Defence planners anticipate that once fully integrated, TARA-equipped munitions could become a standard component of India’s air-launched precision strike inventory.
Strategic experts view the successful test as part of a broader transformation in India’s air combat doctrine. The emphasis is increasingly shifting toward networked warfare, stand-off engagement, and precision strike capability across multiple tiers of conflict.
By enabling older aircraft and legacy munitions to achieve near-modern levels of accuracy and range, systems like TARA effectively democratize precision strike capability across the fleet. This reduces dependence on a small number of high-end platforms and distributes combat effectiveness more evenly across the force structure.
Such capabilities are particularly significant in the context of modern air defence environments, where integrated radar networks and layered missile systems make close-range bombing runs increasingly hazardous.
The ability to strike from extended distances while maintaining high accuracy enhances deterrence and provides greater strategic options for mission planners.
The successful flight test of the TARA glide weapon system represents a significant milestone in India’s defence modernization journey.

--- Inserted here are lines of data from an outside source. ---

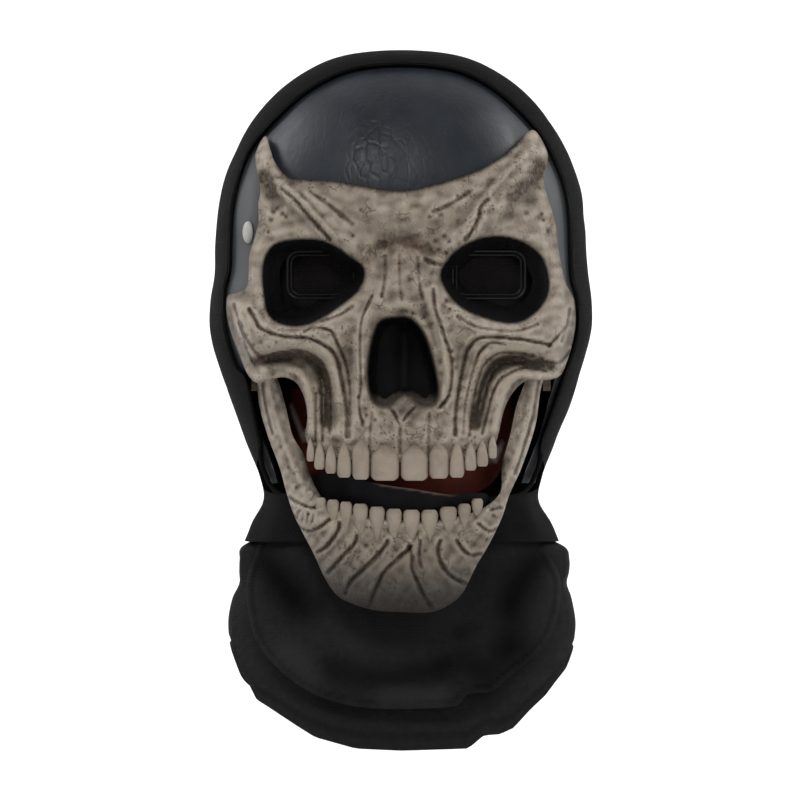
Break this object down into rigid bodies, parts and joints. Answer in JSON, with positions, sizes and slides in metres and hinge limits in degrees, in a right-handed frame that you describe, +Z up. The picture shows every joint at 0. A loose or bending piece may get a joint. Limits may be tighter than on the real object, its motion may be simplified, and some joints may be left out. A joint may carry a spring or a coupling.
{
  "type": "hooded skull mask with a hinged jaw",
  "caption": "Full-head skull mask: bone-coloured face and hinged jaw on a dark moulded cap, inside a black cloth hood with a layered neck cape.",
  "frame": {"origin": "seat of the crown, where the top of a head touches the inside of the cap", "axes": "+Z up, front of the face towards -Y, +X to the viewer's right"},
  "size_m": [0.1898, 0.2233, 0.3496],
  "materials": {
    "hood_cloth": "fine black knit",
    "neck_cloth": "soft black knit",
    "dark_shell": "dark blue-grey, satin gloss, lightly wrinkled",
    "bone": "bone paint with brown stain in the grooves",
    "jaw_lining": "black, satin",
    "mouth_lining": "red-brown, matt",
    "lens_mesh": "black mesh with a satin frame",
    "stud": "cream, satin",
    "pivot_pin": "plain pin"
  },
  "bodies": {
    "head": {"hood": "hood_cloth", "neck_bib": "neck_cloth", "neck_cape": "neck_cloth", "skull_cap": "dark_shell", "skull_face": "bone", "mouth_lining": "mouth_lining", "nose_mesh": "lens_mesh", "eye_mesh_left": "lens_mesh", "eye_mesh_right": "lens_mesh", "temple_stud": "stud", "jaw_pivot_left": "pivot_pin", "jaw_pivot_right": "pivot_pin"},
    "jaw": {"jaw": "bone", "jaw_lining": "jaw_lining"}
  },
  "joints": [
    {"name": "jaw_hinge", "type": "hinge", "parent": "head", "child": "jaw", "pos_m": [0, -0.022, -0.128], "axis": [1, 0, 0], "range_deg": [-5.5, 2.4]}
  ]
}
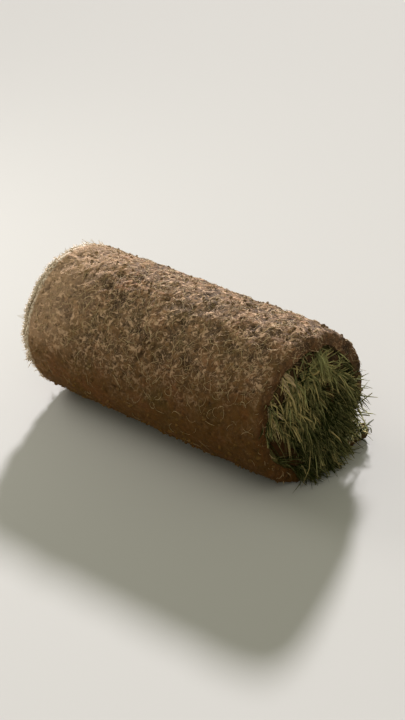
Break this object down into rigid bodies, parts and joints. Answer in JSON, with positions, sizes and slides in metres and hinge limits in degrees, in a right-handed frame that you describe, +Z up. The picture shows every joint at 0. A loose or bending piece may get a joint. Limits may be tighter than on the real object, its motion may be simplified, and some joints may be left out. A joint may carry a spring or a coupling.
{
  "type": "roll of turf",
  "caption": "Strip of turf wound up soil side out, with brown crumbly soil outside, its turns showing on both ends and green grass standing out of them.",
  "frame": {"origin": "on the ground under the winding's centre, halfway along the roll", "axes": "+X along the roll, towards the end that is nearer the camera in the picture; +Y towards the loose end of the strip, which lies flat on the ground; +Z up"},
  "size_m": [0.564, 0.266, 0.24],
  "materials": {
    "soil": "matt, crumbly soil bound by fine roots",
    "grass": "soft green blades with some dry ones"
  },
  "bodies": {
    "root": {"soil_mat": "soil", "grass": "grass"}
  },
  "joints": []
}
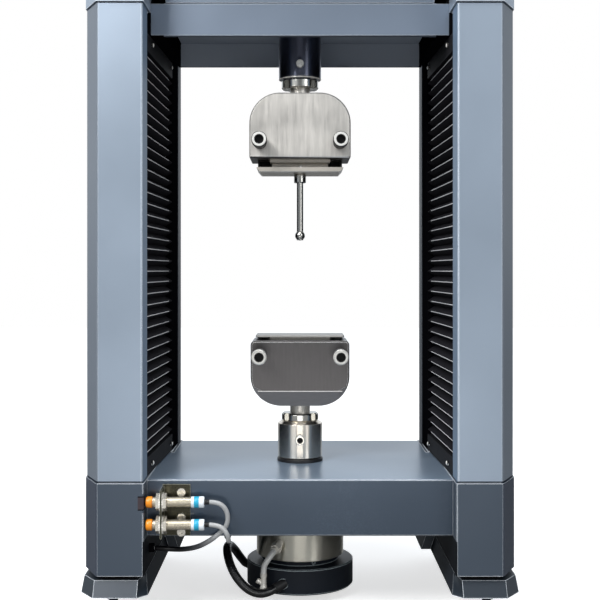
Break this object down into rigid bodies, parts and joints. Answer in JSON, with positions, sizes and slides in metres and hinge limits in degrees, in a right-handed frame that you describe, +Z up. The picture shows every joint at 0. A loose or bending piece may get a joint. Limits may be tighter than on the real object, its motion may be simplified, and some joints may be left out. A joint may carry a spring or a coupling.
{
  "type": "universal testing machine",
  "caption": "Table-top testing machine: two covered columns, a crosshead on ball screws, a ball stylus in the upper grip and a rotary lower grip.",
  "frame": {"origin": "floor point under the load axis, midway between the two columns and between their front and rear faces", "axes": "+X to the right seen from the front, +Y from the front to the rear, +Z up along the load axis"},
  "size_m": [0.4796, 0.314, 0.8],
  "materials": {
    "frame_paint": "satin",
    "cover_anodised": "satin",
    "crosshead_paint": "satin",
    "bright_steel": "satin",
    "grip_steel": "brushed",
    "polished_steel": "polished",
    "blackened_steel": "satin",
    "black_anodised": "satin",
    "black_plastic": "matte",
    "bellows_fabric": "matte",
    "pad_rubber": "matte",
    "belt_rubber": "matte",
    "cable_jacket": "satin",
    "braid": "matte",
    "sensor_metal": "satin"
  },
  "bodies": {
    "frame": {"table_beam": "frame_paint", "leg_housings": "frame_paint", "skid_feet": "frame_paint", "isolation_pads": "pad_rubber", "levelling_feet": "blackened_steel", "front_covers": "cover_anodised", "rear_covers": "cover_anodised", "head_housings": "frame_paint", "crown_beam": "frame_paint", "guide_rods": "polished_steel", "frame_bolts": "blackened_steel", "drive_motors": "black_anodised", "drive_belts": "belt_rubber", "bearings": "bright_steel", "lower_bellows": "bellows_fabric", "upper_bellows": "bellows_fabric", "bellows_frames": "black_anodised", "seal_ring": "black_plastic", "bearing_housing": "polished_steel", "rotary_drive": "black_anodised", "signal_cable": "braid", "power_cable": "cable_jacket", "cable_fittings": "bright_steel", "proximity_sensors": "sensor_metal", "sensor_nuts": "sensor_metal", "sensor_bracket": "bright_steel", "bracket_screws": "bright_steel", "sensor_target": "bright_steel", "sensor_cable_upper": "cable_jacket", "sensor_cable_lower": "cable_jacket", "connector_panel": "black_plastic"},
    "screw_left": {"ball_screw_left": "bright_steel"},
    "screw_right": {"ball_screw_right": "bright_steel"},
    "motor_left": {"motor_pulley_left": "bright_steel"},
    "motor_right": {"motor_pulley_right": "bright_steel"},
    "crosshead": {"bellows_bars": "black_anodised", "crosshead_beam": "crosshead_paint", "crosshead_cover": "crosshead_paint", "load_cell": "bright_steel", "ball_nuts": "bright_steel", "guide_bushes": "bright_steel", "upper_adapter": "blackened_steel", "upper_grip_body": "grip_steel", "tool_plate": "bright_steel", "stylus": "polished_steel"},
    "upper_locknut": {"upper_locknut": "polished_steel"},
    "upper_cross_screw": {"upper_cross_screw": "blackened_steel"},
    "upper_clamp": {"upper_clamp_plate": "grip_steel"},
    "upper_clamp_screw_left": {"upper_clamp_screw_left": "blackened_steel"},
    "upper_clamp_screw_right": {"upper_clamp_screw_right": "blackened_steel"},
    "turntable": {"anvil_plate": "bright_steel", "lower_grip_body": "grip_steel", "coupling": "polished_steel", "spindle": "bright_steel"},
    "lower_clamp": {"lower_clamp_plate": "grip_steel"},
    "lower_clamp_screw_left": {"lower_clamp_screw_left": "blackened_steel"},
    "lower_clamp_screw_right": {"lower_clamp_screw_right": "blackened_steel"},
    "lower_locknut": {"lower_locknut": "polished_steel"},
    "lower_cross_screw": {"lower_cross_screw": "blackened_steel"}
  },
  "joints": [
    {"name": "crosshead_travel", "type": "slide", "parent": "frame", "child": "crosshead", "axis": [0, 0, 1], "range_m": [-0.105, 0], "deforming": ["lower_bellows", "upper_bellows"]},
    {"name": "screw_turn_left", "type": "hinge", "parent": "frame", "child": "screw_left", "pos_m": [-0.205, 0, 0.4], "axis": [0, 0, -1], "range_deg": [-3781, 0]},
    {"name": "screw_turn_right", "type": "hinge", "parent": "frame", "child": "screw_right", "pos_m": [0.205, 0, 0.4], "axis": [0, 0, -1], "range_deg": [-3781, 0]},
    {"name": "motor_turn_left", "type": "hinge", "parent": "frame", "child": "motor_left", "pos_m": [-0.194, 0.114, 0.08], "axis": [0, 0, -1], "range_deg": [-7562, 0]},
    {"name": "motor_turn_right", "type": "hinge", "parent": "frame", "child": "motor_right", "pos_m": [0.194, 0.114, 0.08], "axis": [0, 0, -1], "range_deg": [-7562, 0]},
    {"name": "turntable_rotation", "type": "hinge", "parent": "frame", "child": "turntable", "pos_m": [0, 0, 0.157], "axis": [0, 0, 1], "continuous": true},
    {"name": "upper_clamp_travel", "type": "slide", "parent": "crosshead", "child": "upper_clamp", "axis": [0, -1, 0], "range_m": [0, 0.004]},
    {"name": "upper_clamp_screw_left_turn", "type": "hinge", "parent": "upper_clamp", "child": "upper_clamp_screw_left", "pos_m": [-0.0473, -0.05, 0.5388], "axis": [0, -1, 0], "range_deg": [0, 824]},
    {"name": "upper_clamp_screw_right_turn", "type": "hinge", "parent": "upper_clamp", "child": "upper_clamp_screw_right", "pos_m": [0.0473, -0.05, 0.5388], "axis": [0, -1, 0], "range_deg": [0, 824]},
    {"name": "upper_locknut_turn", "type": "hinge", "parent": "crosshead", "child": "upper_locknut", "pos_m": [0, 0, 0.612], "axis": [0, 0, 1], "range_deg": [0, 60]},
    {"name": "upper_cross_screw_turn", "type": "hinge", "parent": "crosshead", "child": "upper_cross_screw", "pos_m": [0, -0.03, 0.6328], "axis": [0, -1, 0], "range_deg": [0, 90]},
    {"name": "lower_clamp_travel", "type": "slide", "parent": "turntable", "child": "lower_clamp", "axis": [0, -1, 0], "range_m": [0, 0.004]},
    {"name": "lower_clamp_screw_left_turn", "type": "hinge", "parent": "lower_clamp", "child": "lower_clamp_screw_left", "pos_m": [-0.0473, -0.05, 0.2871], "axis": [0, -1, 0], "range_deg": [0, 824]},
    {"name": "lower_clamp_screw_right_turn", "type": "hinge", "parent": "lower_clamp", "child": "lower_clamp_screw_right", "pos_m": [0.0473, -0.05, 0.2871], "axis": [0, -1, 0], "range_deg": [0, 824]},
    {"name": "lower_locknut_turn", "type": "hinge", "parent": "turntable", "child": "lower_locknut", "pos_m": [0, 0, 0.2103], "axis": [0, 0, 1], "range_deg": [0, 60]},
    {"name": "lower_cross_screw_turn", "type": "hinge", "parent": "turntable", "child": "lower_cross_screw", "pos_m": [0, -0.03, 0.1854], "axis": [0, -1, 0], "range_deg": [0, 90]}
  ],
  "couplings": [
    {"joint": "screw_turn_left", "follows": "crosshead_travel", "rad_per_m": 628.32},
    {"joint": "screw_turn_right", "follows": "crosshead_travel", "rad_per_m": 628.32},
    {"joint": "motor_turn_left", "follows": "crosshead_travel", "rad_per_m": 1256.6},
    {"joint": "motor_turn_right", "follows": "crosshead_travel", "rad_per_m": 1256.6},
    {"joint": "upper_clamp_screw_left_turn", "follows": "upper_clamp_travel", "rad_per_m": 3590.4},
    {"joint": "upper_clamp_screw_right_turn", "follows": "upper_clamp_travel", "rad_per_m": 3590.4},
    {"joint": "lower_clamp_screw_left_turn", "follows": "lower_clamp_travel", "rad_per_m": 3590.4},
    {"joint": "lower_clamp_screw_right_turn", "follows": "lower_clamp_travel", "rad_per_m": 3590.4}
  ]
}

Developed by the DRDO through its Research Centre Imarat in collaboration with the Indian Air Force and supported by industry partners including Adani Defence and Aerospace, the system demonstrates a practical and scalable approach to enhancing combat capability.
By converting conventional bombs into precision-guided, long-range munitions, TARA offers a cost-effective, operationally flexible, and strategically impactful solution for modern air warfare requirements. As further trials and platform integrations proceed, the system is poised to become a key component of India’s evolving air power doctrine and a symbol of its growing self-reliance in advanced defence technologies.